The magic lacked in the award winning films this year, but I found it elsewhere, especially in OFF Junior and the Focus Programmes. The Focus Programmes consisted of “everything else” that was going on in connection with OFF, like screenings of old silent movies, open air feature films (like “The Rocky Horror Picture Show”, “2001 – A Space Odyssey” and “Birdman” to mention a few), talks with directors and actors, dance, yoga, concerts, food etc. OFF Junior on the other hand was the screening of children’s short films, feature films and TV series. I went to see the OFF Junior programme “Best OFF Buster 3+”, but when I reached the cinema, so many schools with 8 and 9 year old children had booked seats that the venue had decided to alter the screening to a programme for kids who were 8+ instead of 3+. When I told the staff that I’d booked a seat in order to write about the 3+ programme, he (there was only one!) quickly found another venue in the nearby Student House where he screened the programme for me.

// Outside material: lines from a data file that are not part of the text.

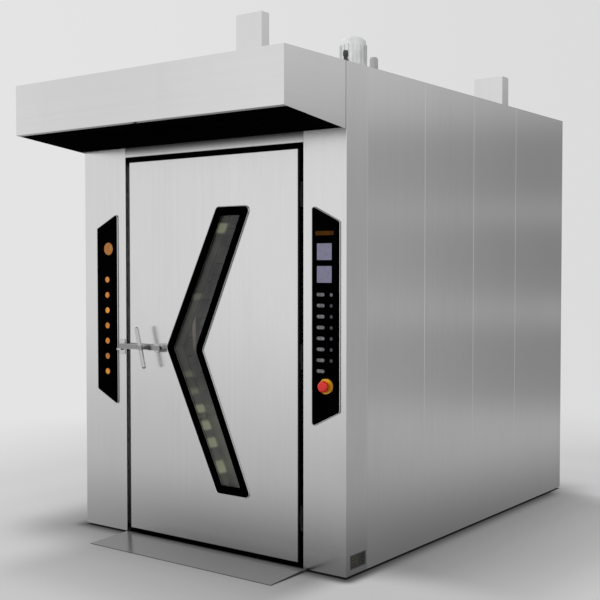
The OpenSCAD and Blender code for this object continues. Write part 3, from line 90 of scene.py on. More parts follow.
class Finish:
    # one material or world, built node by node
    def __init__(self, name, owner=None):
        self.owner = owner or bpy.data.materials.new(name)
        self.owner.use_nodes = True
        self.tree = self.owner.node_tree
        self.tree.nodes.clear()

    def add(self, kind, settings, inputs, output=0):
        node = self.tree.nodes.new(kind)
        for key, value in settings.items():
            if key == "stops":
                ramp = node.color_ramp
                while len(ramp.elements) < len(value):
                    ramp.elements.new(0.5)
                for element, (place, colour) in zip(ramp.elements, value):
                    element.position = place
                    element.color = rgba(colour)
            else:
                setattr(node, key, value)
        for key, value in inputs.items():
            if isinstance(value, Wire):
                self.tree.links.new(value.socket, node.inputs[key])
            elif value is not None:
                node.inputs[key].default_value = value
        return Wire(self, node.outputs[output])

    def place(self, axis):  # a coordinate on the piece at rest, in metres
        point = self.add("ShaderNodeTexCoord", {}, {}, "Object")
        return self.add("ShaderNodeSeparateXYZ", {}, {0: point}, axis)

    def noise(self, scale, detail=2.0, roughness=0.5, stretch=(1, 1, 1)):
        point = self.add("ShaderNodeTexCoord", {}, {}, "Object")
        moved = self.add("ShaderNodeVectorMath", {"operation": "MULTIPLY"}, {0: point, 1: stretch})
        return self.add("ShaderNodeTexNoise", {}, {"Vector": moved, "Scale": scale, "Detail": detail,
                                                   "Roughness": roughness})

    def mix(self, factor, first, second):
        colours = {6: first if isinstance(first, Wire) else rgba(first),
                   7: second if isinstance(second, Wire) else rgba(second)}
        return self.add("ShaderNodeMix", {"data_type": "RGBA"}, {0: factor, **colours}, 2)

    def ramp(self, factor, stops):
        return self.add("ShaderNodeValToRGB", {"stops": stops}, {0: factor})

    def bump(self, height, strength, distance):
        return self.add("ShaderNodeBump", {}, {"Strength": strength, "Distance": distance, "Height": height})

    def surface(self, shader):
        self.addOutput("ShaderNodeOutputMaterial", shader)
        return self.owner

    def addOutput(self, kind, shader):
        node = self.tree.nodes.new(kind)
        self.tree.links.new(shader.socket, node.inputs[0])

    def principled(self, **inputs):
        names = {"colour": "Base Color", "roughness": "Roughness", "metallic": "Metallic", "normal": "Normal",
                 "coat": "Coat Weight", "alpha": "Alpha", "glow": "Emission Color",
                 "glowStrength": "Emission Strength", "specular": "Specular IOR Level", "bend": "IOR"}
        sockets = {}
        for key, value in inputs.items():
            isColour = key in ("colour", "glow") and not isinstance(value, Wire)
            sockets[names[key]] = rgba(value) if isColour else value
        return self.add("ShaderNodeBsdfPrincipled", {}, sockets)


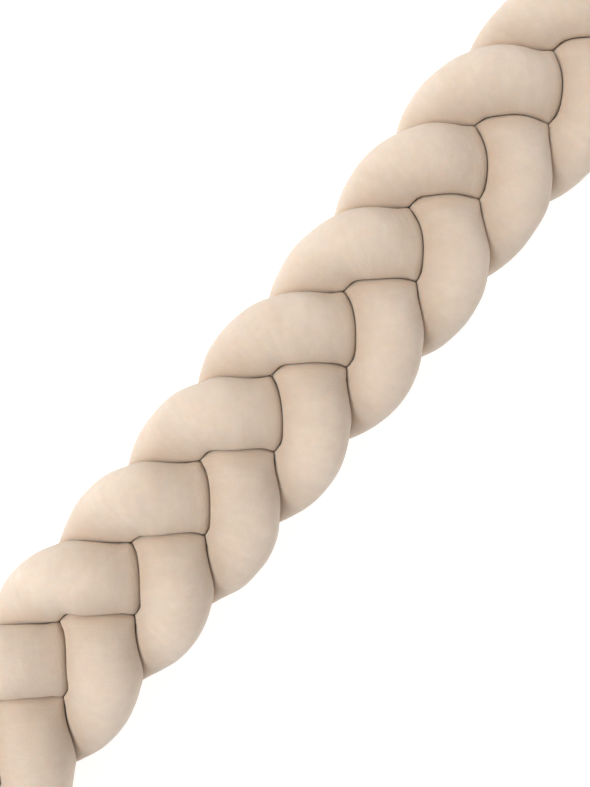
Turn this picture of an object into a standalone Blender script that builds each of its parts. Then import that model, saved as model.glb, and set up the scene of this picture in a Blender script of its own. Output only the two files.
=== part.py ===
"""Crib bumper: one flat plait of three stuffed velour tubes, lying on the surface it rests on.

Metres, +Z up. The plait runs along X, its width along Y. The origin is under its middle, on the surface.
Each tube is one closed solid. It runs on its own path through the plait and swells out from that path
until it meets its neighbours half-way, or the surface, where it lies flat.
"""

import math

import bmesh
import bpy
import numpy as np

# The plait as a whole
LENGTH = 2.00  # end to end
LOBE_PITCH = 0.0925  # from one lobe to the next along either edge
TUBES = ("tube_a", "tube_b", "tube_c")
TURN = len(TUBES) * LOBE_PITCH  # one full way of a tube, edge to edge and back

# The path of a tube through the plait, as waves of its turn
SIDE_SWING = 0.0526  # from the midline to the tube's centre at an edge
SIDE_SQUARING = -0.0016
RISE = 0.0231  # from the middle layer to the tube's centre, where it passes over another
RISE_SQUARING = 0.0014
SLIP_TWICE = -0.0055  # along the plait: how unevenly a tube runs from one edge to the other
SLIP_FOUR = 0.0029
LEAN = -0.067  # the plait is pulled askew, this much along for each metre across

# How unevenly it was plaited and lies, as gentle waves: length along the plait, size, start as a share
SLIP_WAVES = ((0.65, 0.0011, 0.28), (0.42, 0.0029, -0.08))
SIDE_WAVES = ((1.30, 0.0113, 0.25), (0.65, 0.0068, -0.27), (0.30, 0.0019, 0.26))
SIDE_CENTRING = 0.0038

# The filled tube
TUBE_RADIUS = 0.0250
FLATTENING = 1.165  # it is this much wider than it is thick
PLUMPNESS = 0.0113  # how far the filling swells in to the hollows between the tubes
CREASE_ROUNDING = 0.003  # how softly a tube turns in to a crease
GAP = 0.0030  # between two tubes, with room for their facets
SURFACE_DENT = 0.0035  # how far the plait's weight flattens the lobes that it lies on

# The ends, where the tubes are drawn in and sewn shut
END_TAPER = 0.17
END_SHARE = 0.50  # of the full size, at the very end
END_REACH = 0.0174  # of a round end past its path
PATH_END = LENGTH / 2 - END_REACH

# How finely the solids are made
RINGS_PER_TURN = 24  # a multiple of 12
DOME_RINGS = 4
SIDES = 14
PATH_STEPS_PER_TURN = 120
RING_START = 0.5  # of a side: this puts a point of a ring near each corner where three tubes meet
RING_TURN = 0.70  # how far a ring turns with its path, sideways and up: less keeps rings apart
RING_TILT = 0.45

VELOUR = (0.76, 0.62, 0.49)


def smooth_step(share):
    share = np.clip(share, 0, 1)
    return share * share * (3 - 2 * share)


def waves(table, along):
    """The sum of gentle waves along the plait."""
    return sum(size * np.sin(2 * math.pi * (along / length + start)) for length, size, start in table)


def end_share(along):
    """The size of the plait at a place along it: 1, and less within END_TAPER of an end."""
    return END_SHARE + (1 - END_SHARE) * smooth_step((PATH_END - np.abs(along)) / END_TAPER)


def tube_centres(tube, along):
    """The centre of a tube for places along the plait, a row of x, y, z each."""
    phase = 2 * math.pi * (along - tube * LOBE_PITCH) / TURN
    across = SIDE_SWING * np.sin(phase) + SIDE_SQUARING * np.sin(3 * phase)
    above = -RISE * np.sin(2 * phase) - RISE_SQUARING * np.sin(4 * phase)
    slip = SLIP_TWICE * np.sin(2 * phase) + SLIP_FOUR * np.sin(4 * phase) + LEAN * across
    slip = slip + waves(SLIP_WAVES, along)
    middle = RISE + TUBE_RADIUS / FLATTENING - SURFACE_DENT
    share = end_share(along)
    fade = (share - END_SHARE) / (1 - END_SHARE)
    x = along + slip * fade
    y = waves(SIDE_WAVES, along) + SIDE_CENTRING - across * share
    return np.stack([x, y, (middle + above) * share], axis=1)


class TubePath:
    """The centre line of one tube, with its free radius, as closely spaced steps."""

    def __init__(self, tube):
        steps = round(2 * PATH_END / TURN * PATH_STEPS_PER_TURN)
        self.along = np.linspace(-PATH_END, PATH_END, steps + 1)
        self.centres = tube_centres(tube, self.along)
        self.radii = TUBE_RADIUS * end_share(self.along)
        self.reach = round(2.2 * TUBE_RADIUS / TURN * PATH_STEPS_PER_TURN)

    def outside(self, points):
        """How far points are outside this tube's free surface, negative inside it."""
        nearest = np.searchsorted(self.along, points[:, 0])
        around = nearest[:, None] + np.arange(-self.reach, self.reach + 1)
        around = np.clip(around, 0, len(self.centres) - 1)
        away = points[:, None, :] - self.centres[around]
        away[:, :, 2] *= FLATTENING
        return (np.linalg.norm(away, axis=2) - self.radii[around]).min(axis=1)

    def ring_frames(self, along):
        """For rings at places along the plait: their centres, and the ways ahead, left and up."""
        centres = np.stack([np.interp(along, self.along, axis) for axis in self.centres.T], axis=1)
        ahead = np.gradient(self.centres, self.along, axis=0) * (1, RING_TURN, RING_TILT)
        ahead = np.stack([np.interp(along, self.along, axis) for axis in ahead.T], axis=1)
        ahead /= np.linalg.norm(ahead, axis=1)[:, None]
        left = np.cross((0, 0, 1), ahead)
        left /= np.linalg.norm(left, axis=1)[:, None]
        return centres, ahead, left, np.cross(ahead, left)


def meet(first, second):
    """The larger of two distances, rounded off where they are nearly the same."""
    near = np.clip(1 - np.abs(first - second) / CREASE_ROUNDING, 0, 1)
    return np.maximum(first, second) + near * near * CREASE_ROUNDING / 4


def outside_tube(points, own, others):
    """How far points are outside a tube that is pressed by the others and by the surface."""
    free = own.outside(points)
    beside = [other.outside(points) for other in others]
    fullness = 1 + sum(np.exp((free - clear) / PLUMPNESS) for clear in beside)
    past_half_way = (free - np.minimum(*beside) + GAP) / 2
    outside = meet(free - PLUMPNESS * np.log(fullness), past_half_way)
    return np.maximum(outside, -points[:, 2])


def ring_places():
    """The rings' places along the plait, and how far each leans forward: the last ones make a dome.

    The rings are counted from the middle, so that some pass each corner where three tubes meet.
    """
    spacing = TURN / RINGS_PER_TURN
    half = math.floor(PATH_END / spacing - 0.5)
    lean = np.linspace(0, math.pi / 2, DOME_RINGS + 1)
    ends = np.full(DOME_RINGS + 1, PATH_END)
    along = np.concatenate([-ends, spacing * np.arange(-half, half + 1), ends])
    return along, np.concatenate([-lean[::-1], np.zeros(2 * half + 1), lean])


def swollen_rings(own, others):
    """The tube's surface as rings of points, each as far from the path as the tube can swell."""
    along, lean = ring_places()
    centres, ahead, left, up = own.ring_frames(along)
    angle = 2 * math.pi * (RING_START + np.arange(SIDES + 1)[:, None]) / SIDES
    around = left[:, None] * np.cos(angle) + up[:, None] * np.sin(angle)
    outward = around * np.cos(lean)[:, None, None] + (ahead * np.sin(lean)[:, None])[:, None]
    start = np.broadcast_to(centres[:, None], outward.shape).reshape(-1, 3)
    outward = outward.reshape(-1, 3)
    near = np.zeros(len(start))
    far = np.full(len(start), 2 * TUBE_RADIUS)
    for _ in range(24):
        middle = (near + far) / 2
        beyond = outside_tube(start + outward * middle[:, None], own, others) > 0
        near = np.where(beyond, near, middle)
        far = np.where(beyond, middle, far)
    points = start + outward * near[:, None]
    return points.reshape(len(centres), SIDES + 1, 3)


def best_diagonals(rings, own, others):
    """For each quad between the rings, whether its rising diagonal is the one nearer the true surface."""
    rising = (rings[:-1, :-1] + rings[1:, 1:]) / 2
    falling = (rings[1:, :-1] + rings[:-1, 1:]) / 2
    rising_off = np.abs(outside_tube(rising.reshape(-1, 3), own, others))
    falling_off = np.abs(outside_tube(falling.reshape(-1, 3), own, others))
    return (rising_off <= falling_off).reshape(rising.shape[:2])


def tube_mesh(name, rings, rising):
    """A grid laid round the rings, its two long edges joined and its ends closed to points."""
    bm = bmesh.new()
    bmesh.ops.create_grid(bm, x_segments=len(rings) - 1, y_segments=SIDES, size=1)
    place = {}
    for vert in bm.verts:
        ring = round((vert.co.x + 1) / 2 * (len(rings) - 1))
        side = round((vert.co.y + 1) / 2 * SIDES)
        place[vert] = (ring, side)
        vert.co = rings[ring, side]
    for face in list(bm.faces):
        corners = sorted(face.verts, key=place.get)
        ends = (corners[0], corners[3]) if rising[place[corners[0]]] else (corners[1], corners[2])
        bmesh.utils.face_split(face, *ends)
    bmesh.ops.remove_doubles(bm, verts=bm.verts, dist=1e-5)
    bmesh.ops.recalc_face_normals(bm, faces=bm.faces)
    mesh = bpy.data.meshes.new(name)
    bm.to_mesh(mesh)
    bm.free()
    mesh.shade_smooth()
    return mesh


def velour_material():
    """Short-piled velour: a matt warm beige."""
    material = bpy.data.materials.new("velour")
    material.use_nodes = True
    surface = material.node_tree.nodes["Principled BSDF"]
    surface.inputs["Base Color"].default_value = (*VELOUR, 1)
    surface.inputs["Roughness"].default_value = 0.95
    surface.inputs["Metallic"].default_value = 0
    return material


def clear_scene():
    for item in list(bpy.data.objects):
        bpy.data.objects.remove(item)


def main():
    clear_scene()
    velour = velour_material()
    paths = [TubePath(tube) for tube in range(len(TUBES))]
    for name, own in zip(TUBES, paths):
        others = [path for path in paths if path is not own]
        rings = swollen_rings(own, others)
        mesh = tube_mesh(name, rings, best_diagonals(rings, own, others))
        mesh.materials.append(velour)
        bpy.context.collection.objects.link(bpy.data.objects.new(name, mesh))


if __name__ == "__main__":
    main()
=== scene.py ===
"""Braided crib bumper: three stuffed tubes of cotton velour in a flat plait, on a pale backlit floor.

Metres, +Z up. The plait runs along X and lies on the floor. Each tube follows its own path through the
plait and swells out from it until it meets its neighbours half-way, or the floor, as filling in a soft
cover does.
"""

import math

import bmesh
import bpy
import numpy as np
from bpy.props import FloatProperty, FloatVectorProperty, PointerProperty
from mathutils import Matrix, Vector


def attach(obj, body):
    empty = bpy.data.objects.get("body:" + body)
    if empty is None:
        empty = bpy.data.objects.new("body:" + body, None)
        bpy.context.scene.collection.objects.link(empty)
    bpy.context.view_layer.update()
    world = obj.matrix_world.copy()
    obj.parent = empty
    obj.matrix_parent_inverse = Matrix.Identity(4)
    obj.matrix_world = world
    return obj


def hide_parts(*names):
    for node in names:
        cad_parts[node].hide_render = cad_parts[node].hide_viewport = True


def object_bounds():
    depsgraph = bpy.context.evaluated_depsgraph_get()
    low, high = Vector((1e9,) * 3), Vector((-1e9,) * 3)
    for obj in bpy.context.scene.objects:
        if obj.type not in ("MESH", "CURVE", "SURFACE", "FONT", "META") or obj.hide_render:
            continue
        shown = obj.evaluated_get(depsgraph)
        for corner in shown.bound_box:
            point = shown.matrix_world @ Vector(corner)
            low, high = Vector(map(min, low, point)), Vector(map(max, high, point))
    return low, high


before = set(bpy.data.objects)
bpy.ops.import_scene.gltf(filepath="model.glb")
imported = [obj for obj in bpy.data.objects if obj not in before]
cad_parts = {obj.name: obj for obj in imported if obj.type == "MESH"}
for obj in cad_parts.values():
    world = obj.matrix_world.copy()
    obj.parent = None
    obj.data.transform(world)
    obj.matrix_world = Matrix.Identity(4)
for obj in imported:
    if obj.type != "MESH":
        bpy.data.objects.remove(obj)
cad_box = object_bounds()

bl_info = {
    "name": "Braided crib bumper",
    "version": (1, 0, 0),
    "blender": (4, 5, 0),
    "location": "3D View > Sidebar > Crib bumper",
    "description": "A flat plait of three stuffed velour tubes, with a pale backlit studio floor",
    "category": "Add Mesh",
}

TUBES = sorted(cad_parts)
CAD_LENGTH = round(cad_box[1].x - cad_box[0].x, 3)

# How unevenly it was plaited and lies, as gentle waves: length along the plait, size, start as a share
SLIP_WAVES = ((0.65, 0.0011, 0.28), (0.42, 0.0029, -0.08))
SIDE_WAVES = ((1.30, 0.0113, 0.25), (0.65, 0.0068, -0.27), (0.30, 0.0019, 0.26))
SIDE_CENTRING = 0.0038  # puts the middle of its box on the midline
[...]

A few parents with young kids tagged along and we had a great time as the kids could sit/lie on pillows on the floor. The four animated shorts were great as well, especially the funny and surprising “Pawo” by Antje Heyn, Germany, and the cute and beautiful “The Tie” by An Vrombaut, Belgium. The kids seemed to go for “The Little Bird and the Squirrel” by Lena von Döhren, Switzerland, though.
Anyway, I found the service of the young guy in the staff who arranged this special screening quite magic. Thank you so much! I’ll be back next year, when it’s my 30th anniversary as a film critic!